You will recall Dear Reader the Traitor Clegg going on about the UK’s trade with the EU. Whether membership of the “European Economic Area” is advantageous to a member depends upon which countries they trade with. If most of the trade is outside the “European Economic Area” them membership is not an advantage as such membership constrains their trade with non “European Economic Area” countries – which is most states on Planet Earth.
The other aspect is that one has to look to the future not the past. What is clear is that there are going to be two huge economic superpowers in the not too far distant future. One is China. But it is the other, India that holds particular relevance for the UK.
The fact of the matter is this: The UK is under-going a fundamental demographic change. There is going to be a far larger proportion of the UK’s population with routes in the Asian sub-Continent that previously. Leicester is a majority Asian city and has been for some time now. Furthermore, the preservation of the identities of these communities and most importantly the language and culture, will mean that the UK will have a huge advantage so far as trade with India is concerned.

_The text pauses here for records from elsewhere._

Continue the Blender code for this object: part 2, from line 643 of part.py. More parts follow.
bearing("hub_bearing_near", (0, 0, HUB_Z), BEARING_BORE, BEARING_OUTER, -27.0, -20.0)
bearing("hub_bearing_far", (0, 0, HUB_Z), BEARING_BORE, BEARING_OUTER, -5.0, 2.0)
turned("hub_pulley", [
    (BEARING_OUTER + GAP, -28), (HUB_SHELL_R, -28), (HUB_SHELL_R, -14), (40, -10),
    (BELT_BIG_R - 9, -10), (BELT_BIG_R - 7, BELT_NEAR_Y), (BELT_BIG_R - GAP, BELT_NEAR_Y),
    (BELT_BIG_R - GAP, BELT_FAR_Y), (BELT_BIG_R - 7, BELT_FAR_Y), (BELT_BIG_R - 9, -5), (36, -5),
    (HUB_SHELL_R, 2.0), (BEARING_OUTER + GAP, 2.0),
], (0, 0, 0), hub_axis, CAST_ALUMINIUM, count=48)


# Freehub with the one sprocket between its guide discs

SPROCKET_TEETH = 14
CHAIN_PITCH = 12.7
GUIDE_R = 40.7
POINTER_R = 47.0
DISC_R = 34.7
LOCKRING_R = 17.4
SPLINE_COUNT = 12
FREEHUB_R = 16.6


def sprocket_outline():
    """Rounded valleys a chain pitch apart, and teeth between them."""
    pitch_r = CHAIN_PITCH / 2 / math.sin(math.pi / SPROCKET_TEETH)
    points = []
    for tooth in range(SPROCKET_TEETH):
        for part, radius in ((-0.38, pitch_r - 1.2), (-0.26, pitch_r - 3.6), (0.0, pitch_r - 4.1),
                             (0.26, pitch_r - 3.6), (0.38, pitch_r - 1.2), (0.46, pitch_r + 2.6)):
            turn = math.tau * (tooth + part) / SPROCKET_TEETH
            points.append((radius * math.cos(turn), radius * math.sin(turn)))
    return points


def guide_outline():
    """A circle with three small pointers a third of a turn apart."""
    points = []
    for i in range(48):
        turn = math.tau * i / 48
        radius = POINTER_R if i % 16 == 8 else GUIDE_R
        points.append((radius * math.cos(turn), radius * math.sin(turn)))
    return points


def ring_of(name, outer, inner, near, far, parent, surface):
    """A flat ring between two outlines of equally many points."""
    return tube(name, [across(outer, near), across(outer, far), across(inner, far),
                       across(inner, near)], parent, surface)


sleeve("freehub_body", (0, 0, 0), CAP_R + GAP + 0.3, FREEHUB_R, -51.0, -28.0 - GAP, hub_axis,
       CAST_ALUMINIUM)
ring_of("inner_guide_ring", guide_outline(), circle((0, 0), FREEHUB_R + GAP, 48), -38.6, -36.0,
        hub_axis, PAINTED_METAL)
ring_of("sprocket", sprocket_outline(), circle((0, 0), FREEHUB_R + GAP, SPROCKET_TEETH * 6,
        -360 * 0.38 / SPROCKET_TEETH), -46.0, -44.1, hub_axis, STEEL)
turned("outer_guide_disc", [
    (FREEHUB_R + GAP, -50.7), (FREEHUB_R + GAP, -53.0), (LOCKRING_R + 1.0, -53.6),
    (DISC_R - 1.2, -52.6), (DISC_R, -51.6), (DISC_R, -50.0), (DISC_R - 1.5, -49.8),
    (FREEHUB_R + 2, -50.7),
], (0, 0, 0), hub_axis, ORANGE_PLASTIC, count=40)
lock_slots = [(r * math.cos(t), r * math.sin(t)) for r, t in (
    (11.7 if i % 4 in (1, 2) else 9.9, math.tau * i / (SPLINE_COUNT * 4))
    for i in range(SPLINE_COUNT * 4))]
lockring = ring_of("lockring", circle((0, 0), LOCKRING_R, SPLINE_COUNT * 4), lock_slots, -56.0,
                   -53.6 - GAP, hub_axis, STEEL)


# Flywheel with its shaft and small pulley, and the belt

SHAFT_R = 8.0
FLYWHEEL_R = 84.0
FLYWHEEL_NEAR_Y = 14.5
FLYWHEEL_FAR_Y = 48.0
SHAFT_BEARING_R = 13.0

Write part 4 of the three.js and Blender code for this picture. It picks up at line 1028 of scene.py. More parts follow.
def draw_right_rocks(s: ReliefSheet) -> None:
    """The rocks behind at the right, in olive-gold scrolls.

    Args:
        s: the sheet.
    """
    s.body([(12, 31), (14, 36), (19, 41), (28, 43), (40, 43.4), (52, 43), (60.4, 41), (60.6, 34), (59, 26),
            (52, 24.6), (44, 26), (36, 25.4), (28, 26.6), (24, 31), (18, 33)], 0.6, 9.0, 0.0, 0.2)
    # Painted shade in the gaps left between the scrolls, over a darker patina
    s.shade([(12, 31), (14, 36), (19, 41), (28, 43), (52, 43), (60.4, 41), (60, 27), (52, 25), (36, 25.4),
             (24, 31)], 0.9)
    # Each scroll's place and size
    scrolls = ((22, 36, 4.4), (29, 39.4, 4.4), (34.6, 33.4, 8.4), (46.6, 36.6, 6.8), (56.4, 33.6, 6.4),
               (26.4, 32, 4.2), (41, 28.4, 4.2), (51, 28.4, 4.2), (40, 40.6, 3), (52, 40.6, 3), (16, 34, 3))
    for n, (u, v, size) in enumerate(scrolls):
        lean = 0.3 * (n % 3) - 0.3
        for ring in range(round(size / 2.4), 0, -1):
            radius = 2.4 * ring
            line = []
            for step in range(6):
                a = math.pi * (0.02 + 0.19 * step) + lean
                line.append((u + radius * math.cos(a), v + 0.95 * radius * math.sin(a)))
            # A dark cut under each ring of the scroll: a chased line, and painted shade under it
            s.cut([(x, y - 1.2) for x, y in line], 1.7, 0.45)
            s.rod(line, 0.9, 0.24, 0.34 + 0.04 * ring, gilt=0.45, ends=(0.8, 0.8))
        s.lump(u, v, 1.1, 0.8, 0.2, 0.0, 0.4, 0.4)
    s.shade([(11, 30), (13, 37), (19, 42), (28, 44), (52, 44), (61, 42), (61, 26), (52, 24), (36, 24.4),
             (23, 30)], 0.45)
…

Here then is the supreme irony: It can be said that the growth to world power status of the UK came after the UK government took control of India and the winding up of the East India Company. India was always the jewel in the Crown of Empire, and Imperial foreign policy was directed at retaining it.
It is this growing trade with the subcontinent that will be the factor in deciding whether the UK stays in the “European Economic Area” after being placed there by the EU.
To those who feel the UK should in those circumstances immediately leave the “European Economic Area” there is the not inconsiderable practical difficulties in re-establishing our status as a full WTO member. This will take much preparation and time and cannot be done over night.
Surely Gandhi is laughing in his grave.